And in any case, the girls are the ones with razor blades affixed to their feet... :surrender:

I wasn't talking about your fence, but your neighbour's fence. You know, the one on the other side of his house. It is difficult to limit a trebuchet's range, and we wouldn't want to damage the equipment trying. As for the offensive weapons attached to your cats, well that's one of the reasons this problem needs solving. Lure them onto the plank under the swinging arm where they will step onto a trigger plate just in front of the ammunition bag. Problem solved.
 

fossyant

Ride It Like You Stole It!
Location
South Manchester
Tidied and organised my bike kit under the bed the other day. Off to pop on the turbo, so grab a long sleve merino base layer (laong sleve to catch the sweat).

Pop on the top and realise its the one the paramedics had to cut up the arm to get a line in whilst I was lay on the road, three years ago. Damn that was a good base. Dripped all over the floor. Better not ask my wife to repair it.

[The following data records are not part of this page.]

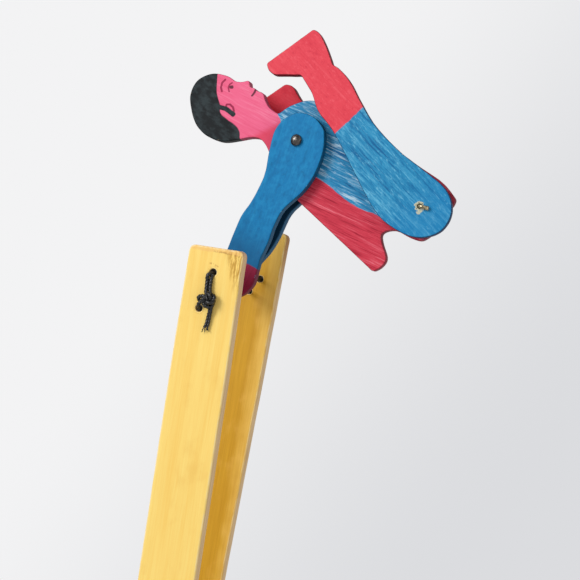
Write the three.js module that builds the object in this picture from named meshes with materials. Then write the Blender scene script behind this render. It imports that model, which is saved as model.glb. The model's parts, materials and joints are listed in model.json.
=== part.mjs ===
// A squeeze-handle flip acrobat: two wooden sticks joined by a crossbar, and a jointed wooden figure
// that hangs by its hands on a loop of cord between the tops of the sticks.
//
// Millimetres, +Z up along the sticks, -Y the front, +X to the right seen from the front.
// The origin is the middle of the crossbar's underside. The cord runs along Y.
import * as THREE from 'three';

// ---- driving dimensions ----
const GAP = 0.3;                 // air between pieces that touch on the real toy
const BODY_THICK = 4.3;          // the board of the body
const LIMB_THICK = 3.8;          // the board of the arms and legs
const STICK_THICK = 5;
const STICK_LEAN = 1.2;          // degrees that each stick's top leans outward
const GRIP_END = -85;            // lower end of both sticks
const TAPER_END = 165;           // the sticks are parallel-sided below this height
// The back stick stands 10 mm higher and hangs askew: turned clockwise on a nail right of its middle.
const FRONT_STICK = { width: 20, topWidth: 19.2, top: 210.3, askew: 0, nailRight: 0 };
const BACK_STICK = { width: 18.6, topWidth: 18.2, top: 220.3, askew: 1.5, nailRight: 3.9 };

const BAR = { width: 18, length: 30.5, height: 15 };
const NAIL = { shank: 1.8, head: 5, headHeight: 1.2, length: 15.5, barHole: 2.6, stickHole: 2.8 };

const CORD = 1.4;                // diameter of the cord
const CORD_HOLE = 2.6;           // cord holes in the sticks
const HAND_HOLE = 2.2;           // cord holes in the hands
const FLIP = { x: 2, z: 200 };   // the axis that the hands turn on
const HAND_SPREAD = 6;           // between a hand's two cord holes
const FRONT_HOLES = { upper: [0, 202], lower: [-3, 189.5] };
const BACK_HOLES = { upper: [3.1, 202.2], lower: [-0.4, 197.3] };

const ARM_LENGTH = 53.2;         // shoulder pin to the middle of the hand
const BODY_LENGTH = 48.75;       // shoulder pin to hip pin
const PIN = 1.2;                 // wire of the shoulder and hip pins
const PIN_HOLE = 2;
const HIP_HOLE_BACK = 2.4;       // roomier, because the back leg leans on its pin

// degrees that each piece is turned from upright, clockwise seen from the front
const ARM_TURN = 15.3;
const BODY_TURN = -70;
const FRONT_LEG_TURN = -228;
const BACK_LEG_TURN = -244.5;
const BACK_LEG_LEAN = 5;         // its foot stands out, so that it passes outside the arm

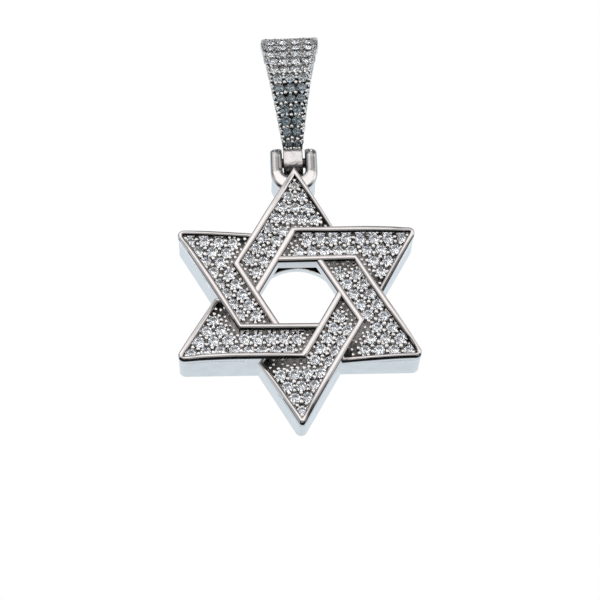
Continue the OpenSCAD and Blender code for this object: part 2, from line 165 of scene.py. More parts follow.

I did stop them cutting up an expensive top though, they managed to get my are out of that.
 
I'm not sorry, but I let her have it with both barrels!
Driving down a dual carriageway on the nearside lane approaching a roundabout indicating left, a car to my right suddenly cut across Infront of me and then indicated. I slammed on my brakes narrowly missing crashing into the car's rear quarter panel. Oblivious to what had happened the car turned left into the road where I was going. At the next mini roundabout the car that had cut across me was on the left side. As I drew up alongside the other car I looked across to give the driver my Paddington stare! It was then that I noticed that she was looking down at her mobile phone in her hand! :ohmy::angry::angry: :angry: :angry: She must have noticed that I was looking at her as she looked round towards me . This is when I mouthed to her what to do with her phone!
 
I wasn't talking about your fence, but your neighbour's fence. You know, the one on the other side of his house. It is difficult to limit a trebuchet's range, and we wouldn't want to damage the equipment trying. As for the offensive weapons attached to your cats, well that's one of the reasons this problem needs solving. Lure them onto the plank under the swinging arm where they will step onto a trigger plate just in front of the ammunition bag. Problem solved.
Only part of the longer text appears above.